The World Bank expects a soft recovery, with global growth of 2.5%. But within that there appears to be a clear divide between developing economies, which are forecast to grow by 5.3%, and advanced economies by just 1.4%.

Is China’s economy heading for a crash?

Of the major developing economies, only China appears to have recovered from a worrying slowdown before the summer, with a string of positive economic data announced just ahead of the country’s decennial leadership transition earlier this month.

China’s economic growth has slowed for six quarters and the period of rapid economic growth may be over. China’s export model may no longer be working as well. The Chinese government and many economists are now expecting growth to slip below 8% this year, with some even predicting doomsday scenarios of a crash.

So what are the prospects for China’s economy?

China is not only the world’s second-largest economy and leading exporter, it is also the world’s largest construction site. Construction has come to dominate China’s economy, accounting for roughly 25% of all activity and about 15% of all jobs.

Most analysts take comfort from the fact that there are no sub-prime mortgages or complex financial derivatives in China.


Japan is still recovering from last year’s devastating tsunami and nuclear crisis.

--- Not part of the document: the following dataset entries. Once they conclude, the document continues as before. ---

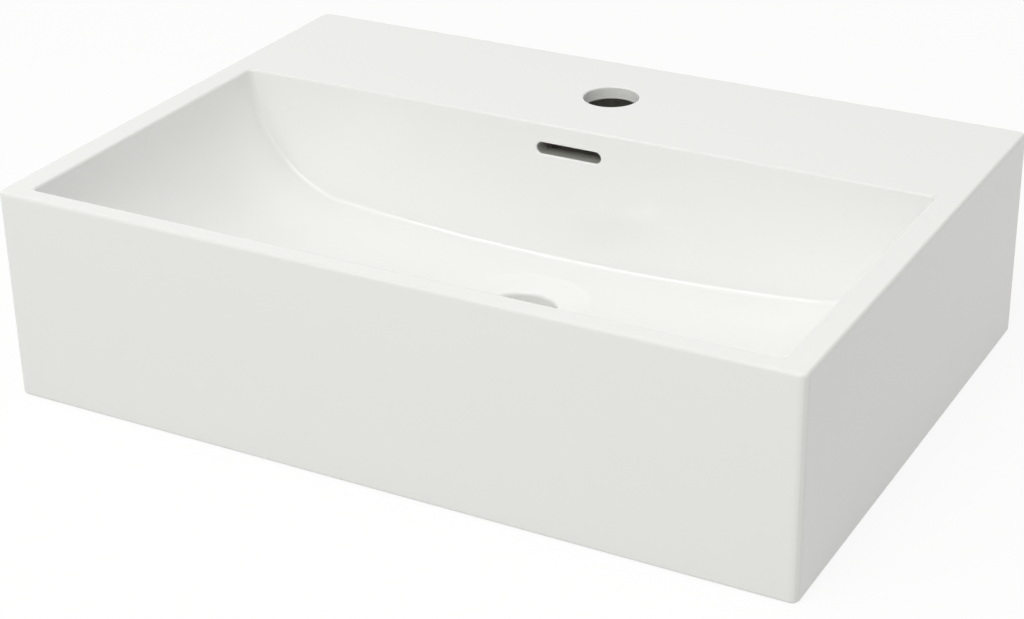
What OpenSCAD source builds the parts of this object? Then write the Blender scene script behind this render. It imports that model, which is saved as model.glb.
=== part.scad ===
// Wall-hung rectangular washbasin in one glazed casting, with the set that fixes it to the wall.
// Millimetres, +Z up, +X to the right, the wall behind the basin is the plane y = 0.
// Origin: the point of the wall plane midway between the two wall fixings.

/* [Overall] */
// width over the two side faces
body_w = 500; // [440:1:600]
// depth from the wall to the front face
body_d = 350; // [335:1:420]
// height from the foot to the rim
body_h = 132; // [127:1:160]
// thickness of the cast walls
wall_t = 11; // [9:0.5:13]
// thickness of the tap deck
deck_t = 8; // [7:0.5:11]

/* [Rim] */
// width of the rim along the front
front_rim = 12; // [11:0.5:18]
// width of the rim along each side
side_rim = 17; // [15:0.5:24]
// depth of the tap deck, from the wall to the bowl
deck_d = 117; // [110:1:125]
// radius of the upright outer corners
corner_r = 5; // [4.5:0.5:9]
// radius of the outer edge of the rim
rim_outer_r = 2.25; // [1.5:0.25:4]
// radius of the inner edge of the rim
rim_inner_r = 1.5; // [1:0.25:3.5]
// radius of the edge at the foot
foot_r = 2; // [0.5:0.25:3]

/* [Bowl] */
// depth of the bowl below the rim, in the middle of the floor
bowl_deep = 90; // [80:1:94]
// fall of the floor from the end of a side sweep to the middle
floor_fall = 7; // [4:0.5:14]
// radius where the floor and the sweeps meet the front and back walls
bowl_fillet = 4; // [4:0.5:12]

/* [Tap hole] */
// diameter of the tap hole
tap_hole_d = 35; // [32:0.5:38]
// distance of the tap hole from the wall
tap_from_wall = 58; // [50:0.5:66]
// radius of the upper edge of the tap hole
tap_lip_r = 1; // [0.5:0.25:2]

/* [Waste hole] */
// diameter of the waste hole
waste_hole_d = 46; // [43:0.5:48]
// distance of the waste hole from the wall
waste_from_wall = 182; // [176:1:196]
// radius of the shallow dish around the waste hole
dish_r = 42; // [38:0.5:46]
// depth of the dish below the bowl floor
dish_deep = 6; // [4:0.5:8]
// radius of the edge where the dish turns down into the waste hole
waste_lip_r = 2.5; // [2:0.25:5]
// radius of the boss that carries the waste
boss_r = 36; // [34:0.5:42]
// height of the boss seat above the foot
boss_lift = 6; // [3:0.5:9]

/* [Overflow] */
// width of the overflow slot
slot_w = 44; // [34:1:50]
// height of the overflow slot
slot_h = 7.5; // [6:0.25:8.5]
// distance of the slot's middle below the rim
slot_drop = 16.5; // [16.5:0.25:22]
// radius of the edge around the slot
slot_lip_r = 1; // [0.5:0.25:2.5]
// clear width of the overflow duct
duct_w = 54; // [52:1:60]
// clear depth of the overflow duct
duct_deep = 16; // [12:0.5:20]
// wall thickness of the overflow duct
duct_t = 6; // [5:0.5:8]

/* [Wall fixing] */
// distance between the two wall fixings
fixing_pitch = 280; // [240:1:300]
// distance of the fixings below the rim
fixing_drop = 54; // [48:1:62]
// diameter of the holes through the back wall
fixing_hole_d = 26; // [24:0.5:30]
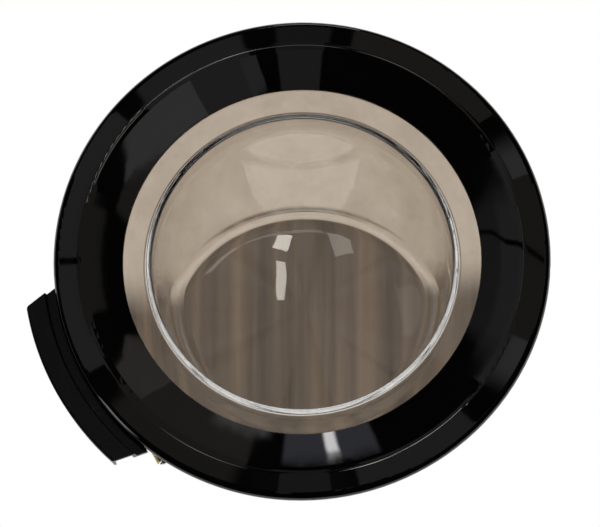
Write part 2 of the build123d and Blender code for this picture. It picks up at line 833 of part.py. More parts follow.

Recent data have shown that Japan, one of the world’s top exporters, was not exporting as much as it used to. In fact it has been massively importing – including energy, which has pushed the country’s energy bills sky-high after Tokyo stopped nuclear reactors.

The strong yen has also hurt exporters, making their products more expensive to foreign buyers.

The Bank of Japan forecast the economy would grow 2.2% in the current fiscal year and 1.7% the following year. The rosy growth projections were enough for the central bank to hold off on further easing to boost the economy.

“Japan’s economic activity has started picking up moderately as domestic demand remains firm mainly supported by reconstruction-related demand” following last year’s natural disasters, the Bank of Japan has said.